In Luke 14, Jesus is pretty clear about the cost of being a disciple, the cost of following Jesus, the cost of being part of the family of God. And it isn’t pretty:
“Large crowds were traveling with Jesus, and turning to them he said: “If anyone comes to me and does not hate father and mother, wife and children, brothers and sisters—yes, even their own life—such a person cannot be my disciple. And whoever does not carry their cross and follow me cannot be my disciple.“
I wonder how that might preach in churches today. We wouldn’t want to lead people away from the people that love them, because of a greater love, would we?
People who disagree, surely, just need to get on board, to change their mind, to see where God is leading. Easy words to write, harder words to pastor.
My friend Steve Burnhope, a Vineyard pastor and gifted teacher/preacher, has written and presented a thoughtful paper posing the question ‘The ‘Elephant in the Room’? Responding to the same-sex relationships question without losing one (or other) half of your congregation’. Again there is an assumption, either practically obvious or rooted in fear, that saying something about this issue will cause schism. My paper, which I presented in a panel alongside Steve, was ‘“Stuck in the Middle with You” – Seeing and Following the Spirit, an exercise in Vineyard epistemology‘, where I suggested how the Vineyard (As an example of the church, leaning in to what the Bible says and also wondering what we can say in the world today) might say…

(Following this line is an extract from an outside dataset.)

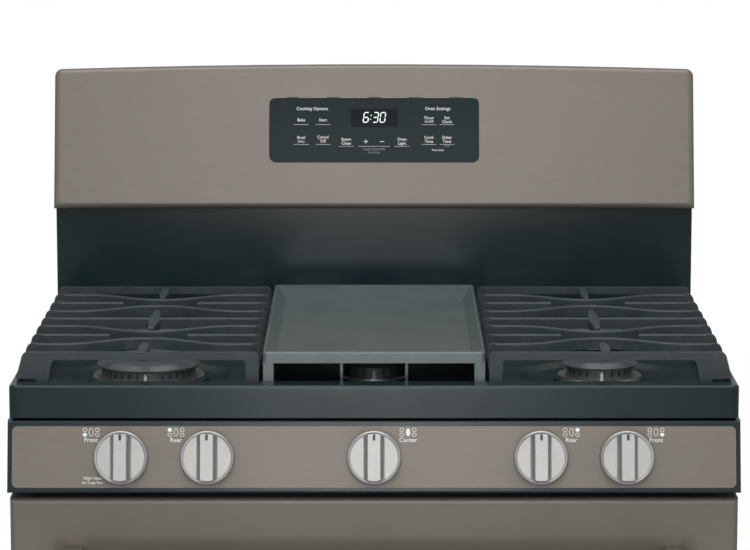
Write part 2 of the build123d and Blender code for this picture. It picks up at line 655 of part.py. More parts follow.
# ---- knob panel ----
def panel_form(inset):
    """The leaning box of the knob panel, drawn smaller all round by inset."""
    lean = tan(radians(PANEL_LEAN))
    front = inset / cos(radians(PANEL_LEAN))
    top_z = PANEL_TOP[1] - inset
    low_z = PANEL_LOW_Z + inset
    half = PANEL_HALF - inset
    with BuildPart() as form:
        with BuildSketch(Plane.YZ.offset(-half)):
            with BuildLine():
                Polyline(
                    (PANEL_TOP[0] - (PANEL_TOP[1] - top_z) * lean + front, top_z),
                    (PANEL_TOP[0] - (PANEL_TOP[1] - low_z) * lean + front, low_z),
                    (PANEL_BACK_Y + inset, low_z), (PANEL_BACK_Y + inset, top_z), close=True,
                )
            make_face()
        extrude(amount=2 * half)
        if not inset:
            fillet(form.faces().sort_by(Axis.Y)[0].edges(), 2.2)
    return form.part


INSERT_SIZE = (749.0, 63.7)
INSERT_Z = 846.5

with BuildPart() as manifold_panel:
    add(panel_form(0))
    add(panel_form(3), mode=Mode.SUBTRACT)
    with BuildSketch(on_panel(0, INSERT_Z)):
        RectangleRounded(INSERT_SIZE[0] + 0.6, INSERT_SIZE[1] + 0.6, 5.8)
    extrude(amount=-1.2, mode=Mode.SUBTRACT)
    for burner in BURNERS:
        with BuildSketch(on_panel(burner[6])):
            Circle(9)
        extrude(amount=6, both=True, mode=Mode.SUBTRACT)
save(manifold_panel, "manifold_panel")

with BuildPart() as manifold_panel_insert:
    with BuildSketch(on_panel(0, INSERT_Z).offset(-1.2)):
        RectangleRounded(INSERT_SIZE[0], INSERT_SIZE[1], 5.5)
    extrude(amount=1.1)
    for burner in BURNERS:
        with BuildSketch(on_panel(burner[6])):
            Circle(6)
        extrude(amount=6, both=True, mode=Mode.SUBTRACT)
save(manifold_panel_insert, "manifold_panel_insert")

# the grip bar's profile across the knob: half widths at its foot and at its top
BAR_FOOT = 12.9
BAR_SIDE = 7.85
FACE_H = 16.0
KNOB_H = 28.0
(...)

There are, I think, a number of quite important things to say. Firstly, as Ian noted in his blog post, it is highly likely that the average person in the pews is in one way or another not fully up to speed on the debate. I’ve been bemused by quite intelligent friends from across the spectrum getting very excited by the recent book ‘Undivided’ despite it saying very little new. There is a challenge; then, in the kinds of churches where the question is asked ‘can we change the Bible’s teaching on sexuality?’, that we haven’t been engaging with the fundamental issues of biblical interpretation and authority. My experience in a range of evangelical contexts is that this largely bypassed by the question of what (if anything) the Bible says about sexuality.

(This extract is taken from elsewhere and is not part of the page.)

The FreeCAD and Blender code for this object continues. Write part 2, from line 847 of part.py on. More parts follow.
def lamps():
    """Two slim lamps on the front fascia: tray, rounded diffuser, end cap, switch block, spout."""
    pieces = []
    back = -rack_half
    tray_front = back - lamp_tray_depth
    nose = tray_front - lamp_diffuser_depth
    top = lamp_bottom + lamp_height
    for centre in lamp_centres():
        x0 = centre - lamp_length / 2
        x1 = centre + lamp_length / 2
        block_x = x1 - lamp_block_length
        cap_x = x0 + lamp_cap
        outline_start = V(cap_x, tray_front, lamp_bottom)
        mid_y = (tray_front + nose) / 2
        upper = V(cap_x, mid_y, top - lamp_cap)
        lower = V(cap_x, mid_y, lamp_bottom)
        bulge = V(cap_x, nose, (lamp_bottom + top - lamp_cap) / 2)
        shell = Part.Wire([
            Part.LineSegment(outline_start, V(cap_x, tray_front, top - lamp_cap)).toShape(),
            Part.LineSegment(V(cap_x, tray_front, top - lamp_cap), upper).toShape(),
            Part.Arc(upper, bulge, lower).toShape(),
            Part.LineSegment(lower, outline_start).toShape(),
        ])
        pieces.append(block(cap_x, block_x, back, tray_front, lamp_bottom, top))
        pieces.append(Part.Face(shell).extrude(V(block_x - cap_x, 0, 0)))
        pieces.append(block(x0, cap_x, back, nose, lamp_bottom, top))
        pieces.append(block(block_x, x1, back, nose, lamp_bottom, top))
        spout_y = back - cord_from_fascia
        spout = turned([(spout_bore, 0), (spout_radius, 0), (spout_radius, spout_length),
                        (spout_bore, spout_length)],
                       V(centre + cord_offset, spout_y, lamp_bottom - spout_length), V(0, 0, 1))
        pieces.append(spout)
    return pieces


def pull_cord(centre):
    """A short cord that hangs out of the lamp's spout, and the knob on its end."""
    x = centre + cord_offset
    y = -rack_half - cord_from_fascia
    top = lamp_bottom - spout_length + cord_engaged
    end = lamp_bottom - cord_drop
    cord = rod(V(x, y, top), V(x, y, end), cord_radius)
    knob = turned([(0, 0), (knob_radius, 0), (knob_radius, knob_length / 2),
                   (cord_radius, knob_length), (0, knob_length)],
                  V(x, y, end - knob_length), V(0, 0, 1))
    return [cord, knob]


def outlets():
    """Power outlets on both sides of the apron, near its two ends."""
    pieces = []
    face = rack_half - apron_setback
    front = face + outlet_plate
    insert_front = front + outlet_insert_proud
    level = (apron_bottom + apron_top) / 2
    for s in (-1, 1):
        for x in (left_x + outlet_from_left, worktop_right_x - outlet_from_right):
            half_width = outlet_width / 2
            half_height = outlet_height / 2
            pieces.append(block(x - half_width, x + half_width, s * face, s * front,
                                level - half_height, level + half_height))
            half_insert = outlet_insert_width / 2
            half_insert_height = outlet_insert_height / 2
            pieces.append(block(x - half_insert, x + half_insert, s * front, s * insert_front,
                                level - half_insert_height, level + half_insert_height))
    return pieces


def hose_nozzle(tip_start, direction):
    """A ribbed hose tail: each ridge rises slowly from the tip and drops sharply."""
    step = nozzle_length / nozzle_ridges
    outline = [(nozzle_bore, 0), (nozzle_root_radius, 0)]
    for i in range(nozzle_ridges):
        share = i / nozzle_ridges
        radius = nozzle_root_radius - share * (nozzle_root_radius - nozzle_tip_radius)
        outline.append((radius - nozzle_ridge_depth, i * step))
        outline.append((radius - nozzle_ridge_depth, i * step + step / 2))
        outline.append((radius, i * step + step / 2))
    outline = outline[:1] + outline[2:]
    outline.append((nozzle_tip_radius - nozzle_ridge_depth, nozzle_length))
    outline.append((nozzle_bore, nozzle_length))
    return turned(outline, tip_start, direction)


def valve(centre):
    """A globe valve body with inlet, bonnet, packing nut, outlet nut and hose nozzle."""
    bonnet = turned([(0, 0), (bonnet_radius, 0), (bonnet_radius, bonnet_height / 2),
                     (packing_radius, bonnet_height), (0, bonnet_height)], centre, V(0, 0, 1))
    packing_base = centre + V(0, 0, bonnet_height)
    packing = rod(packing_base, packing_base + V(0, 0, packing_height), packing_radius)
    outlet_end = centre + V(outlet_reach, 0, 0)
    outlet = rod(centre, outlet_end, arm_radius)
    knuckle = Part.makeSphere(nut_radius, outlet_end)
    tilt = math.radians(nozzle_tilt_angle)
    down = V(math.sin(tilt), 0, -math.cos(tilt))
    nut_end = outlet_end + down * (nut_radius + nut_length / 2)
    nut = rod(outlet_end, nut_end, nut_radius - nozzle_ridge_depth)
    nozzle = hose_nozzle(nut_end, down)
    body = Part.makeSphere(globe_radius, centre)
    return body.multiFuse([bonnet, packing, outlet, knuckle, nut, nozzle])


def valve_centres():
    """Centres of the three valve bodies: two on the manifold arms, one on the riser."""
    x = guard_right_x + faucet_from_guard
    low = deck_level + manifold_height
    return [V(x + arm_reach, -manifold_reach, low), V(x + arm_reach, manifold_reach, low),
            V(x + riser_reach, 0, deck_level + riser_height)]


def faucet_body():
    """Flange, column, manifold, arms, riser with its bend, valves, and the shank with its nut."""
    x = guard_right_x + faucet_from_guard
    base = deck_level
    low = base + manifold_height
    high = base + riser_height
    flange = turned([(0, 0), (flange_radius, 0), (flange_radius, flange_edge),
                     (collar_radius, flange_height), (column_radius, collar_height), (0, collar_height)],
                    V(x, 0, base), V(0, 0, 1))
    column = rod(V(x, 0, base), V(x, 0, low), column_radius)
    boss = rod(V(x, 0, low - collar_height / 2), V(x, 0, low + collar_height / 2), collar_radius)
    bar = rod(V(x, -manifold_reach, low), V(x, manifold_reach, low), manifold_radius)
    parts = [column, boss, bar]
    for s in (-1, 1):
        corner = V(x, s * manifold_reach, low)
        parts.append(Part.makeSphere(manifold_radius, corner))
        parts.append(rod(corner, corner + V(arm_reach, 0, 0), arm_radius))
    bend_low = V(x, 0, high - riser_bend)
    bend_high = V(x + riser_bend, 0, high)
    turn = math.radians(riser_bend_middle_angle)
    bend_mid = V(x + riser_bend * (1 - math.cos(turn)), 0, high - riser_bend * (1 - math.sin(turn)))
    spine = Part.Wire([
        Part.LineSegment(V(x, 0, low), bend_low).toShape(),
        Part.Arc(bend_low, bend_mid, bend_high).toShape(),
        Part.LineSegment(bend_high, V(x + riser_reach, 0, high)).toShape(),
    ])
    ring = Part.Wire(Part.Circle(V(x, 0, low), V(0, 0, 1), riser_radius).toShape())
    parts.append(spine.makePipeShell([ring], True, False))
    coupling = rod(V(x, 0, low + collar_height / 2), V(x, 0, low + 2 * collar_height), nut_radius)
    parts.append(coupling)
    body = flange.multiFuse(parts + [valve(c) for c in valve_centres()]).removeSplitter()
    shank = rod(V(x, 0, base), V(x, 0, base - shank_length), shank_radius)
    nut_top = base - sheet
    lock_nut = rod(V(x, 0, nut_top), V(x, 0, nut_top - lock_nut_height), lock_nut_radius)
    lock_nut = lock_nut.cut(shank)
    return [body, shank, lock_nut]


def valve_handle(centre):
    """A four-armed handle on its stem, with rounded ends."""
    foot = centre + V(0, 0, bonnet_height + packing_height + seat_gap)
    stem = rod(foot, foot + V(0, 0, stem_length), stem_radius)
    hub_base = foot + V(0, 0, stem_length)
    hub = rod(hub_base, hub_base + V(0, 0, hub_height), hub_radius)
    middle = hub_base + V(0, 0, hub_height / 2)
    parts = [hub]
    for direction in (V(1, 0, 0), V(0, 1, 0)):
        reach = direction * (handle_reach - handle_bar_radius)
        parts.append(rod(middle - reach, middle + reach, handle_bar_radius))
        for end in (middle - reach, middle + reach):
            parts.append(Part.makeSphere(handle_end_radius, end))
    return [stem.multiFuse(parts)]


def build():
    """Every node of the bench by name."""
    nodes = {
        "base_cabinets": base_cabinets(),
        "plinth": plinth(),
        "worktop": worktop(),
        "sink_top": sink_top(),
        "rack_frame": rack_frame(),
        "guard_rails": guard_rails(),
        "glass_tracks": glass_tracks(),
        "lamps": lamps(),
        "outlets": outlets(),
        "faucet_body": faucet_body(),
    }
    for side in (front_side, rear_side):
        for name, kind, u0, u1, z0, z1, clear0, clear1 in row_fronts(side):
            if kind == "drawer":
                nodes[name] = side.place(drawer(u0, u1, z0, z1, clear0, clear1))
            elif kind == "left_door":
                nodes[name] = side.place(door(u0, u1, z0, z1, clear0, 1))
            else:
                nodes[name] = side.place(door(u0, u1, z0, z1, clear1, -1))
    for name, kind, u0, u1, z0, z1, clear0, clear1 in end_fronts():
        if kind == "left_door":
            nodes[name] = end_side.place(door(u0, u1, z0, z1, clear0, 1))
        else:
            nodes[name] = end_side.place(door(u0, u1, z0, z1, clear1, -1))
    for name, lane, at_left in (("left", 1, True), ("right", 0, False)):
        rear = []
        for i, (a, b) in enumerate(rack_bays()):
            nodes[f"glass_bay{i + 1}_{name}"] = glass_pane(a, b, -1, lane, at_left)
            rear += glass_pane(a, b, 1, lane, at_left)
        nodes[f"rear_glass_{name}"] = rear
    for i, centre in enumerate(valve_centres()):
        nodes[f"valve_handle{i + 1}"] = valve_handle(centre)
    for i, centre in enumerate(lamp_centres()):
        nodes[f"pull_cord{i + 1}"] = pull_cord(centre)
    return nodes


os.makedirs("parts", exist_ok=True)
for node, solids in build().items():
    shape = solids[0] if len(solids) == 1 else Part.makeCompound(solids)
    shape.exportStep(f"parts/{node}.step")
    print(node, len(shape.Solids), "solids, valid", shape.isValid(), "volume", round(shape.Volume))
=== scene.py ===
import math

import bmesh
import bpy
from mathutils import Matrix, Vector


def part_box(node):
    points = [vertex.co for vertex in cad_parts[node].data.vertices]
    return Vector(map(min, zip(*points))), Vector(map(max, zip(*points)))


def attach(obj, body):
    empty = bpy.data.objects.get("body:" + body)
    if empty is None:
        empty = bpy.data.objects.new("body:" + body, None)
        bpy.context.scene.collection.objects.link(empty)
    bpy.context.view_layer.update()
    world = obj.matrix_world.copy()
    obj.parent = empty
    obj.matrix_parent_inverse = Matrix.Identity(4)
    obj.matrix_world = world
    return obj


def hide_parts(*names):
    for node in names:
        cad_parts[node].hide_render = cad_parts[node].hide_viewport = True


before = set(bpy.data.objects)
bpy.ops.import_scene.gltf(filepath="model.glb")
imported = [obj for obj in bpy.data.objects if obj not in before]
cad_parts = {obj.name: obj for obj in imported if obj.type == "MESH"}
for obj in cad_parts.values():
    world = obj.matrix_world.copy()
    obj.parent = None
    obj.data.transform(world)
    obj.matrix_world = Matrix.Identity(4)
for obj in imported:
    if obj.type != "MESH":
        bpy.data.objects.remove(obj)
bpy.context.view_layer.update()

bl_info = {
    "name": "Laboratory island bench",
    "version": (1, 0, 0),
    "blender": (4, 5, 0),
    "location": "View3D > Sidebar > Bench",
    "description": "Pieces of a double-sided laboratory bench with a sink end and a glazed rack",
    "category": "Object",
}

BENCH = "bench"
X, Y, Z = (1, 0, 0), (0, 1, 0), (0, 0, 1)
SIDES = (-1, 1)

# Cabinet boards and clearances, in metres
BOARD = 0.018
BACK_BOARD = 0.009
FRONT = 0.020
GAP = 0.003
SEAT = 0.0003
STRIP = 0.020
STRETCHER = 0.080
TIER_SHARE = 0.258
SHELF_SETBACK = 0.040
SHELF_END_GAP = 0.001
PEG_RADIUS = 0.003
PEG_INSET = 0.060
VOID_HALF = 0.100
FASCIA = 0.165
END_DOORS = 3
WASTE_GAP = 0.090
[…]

This first observation leads me to a second. At the local church I’m part of, we’ve been preaching through James – a great book with a lot of hard sayings for today’s church around preference/privilege/justice/healing and ultimately what the Gospel is. In the fifth part of this ongoing preaching series, Neil Woodward (one of our Senior Pastors) challenged us, through James 2:14-26, to consider whether we are following Jesus or following something else. This passage is brutal, but at the same time, absolutely essential:
What good is it, my brothers and sisters, if someone claims to have faith but has no deeds? Can such faith save them? Suppose a brother or a sister is without clothes and daily food. If one of you says to them, “Go in peace; keep warm and well fed,” but does nothing about their physical needs, what good is it? In the same way, faith by itself, if it is not accompanied by action, is dead. But someone will say, “You have faith; I have deeds.” Show me your faith without deeds, and I will show you my faith by my deeds. You believe that there is one God. Good! Even the demons believe that—and shudder. You foolish person, do you want evidence that faith without deeds is useless. Was not our father Abraham considered righteous for what he did when he offered his son Isaac on the altar? You see that his faith and his actions were working together, and his faith was made complete by what he did. And the scripture was fulfilled that says, “Abraham believed God, and it was credited to him as righteousness,” and he was called God’s friend. You see that a person is considered righteous by what they do and not by faith alone. In the same way, was not even Rahab the prostitute considered righteous for what she did when she gave lodging to the spies and sent them off in a different direction? As the body without the spirit is dead, so faith without deeds is dead.
This passage is brutal, because it challenges us about who we know, and how we love them. The people we know and love – who we want to see as being part of our church – do we really know them? Do we want a large church of people who are attracted to what we do, or to be part of a smaller team, a family on a mission, that dares to challenge every part of our lives.
I’m not sure if James was addressing leaders, or if his epistle should be ignored because Luther didn’t like it. One thing I do think I am learning, however, is that leadership involves making hard decisions.
Leadership doesn’t shy away from speaking about the most complex and controversial issues for our culture and church today.
Leadership doesn’t pretend that saying something serious might involved losing people from a gathering who are not wholeheartedly pursuing Jesus.
Leadership decides to follow Jesus in a direction away from culturally easy/normative human relationships, and into a better way of being.
Leadership, simply put, at least in part, is making hard decisions.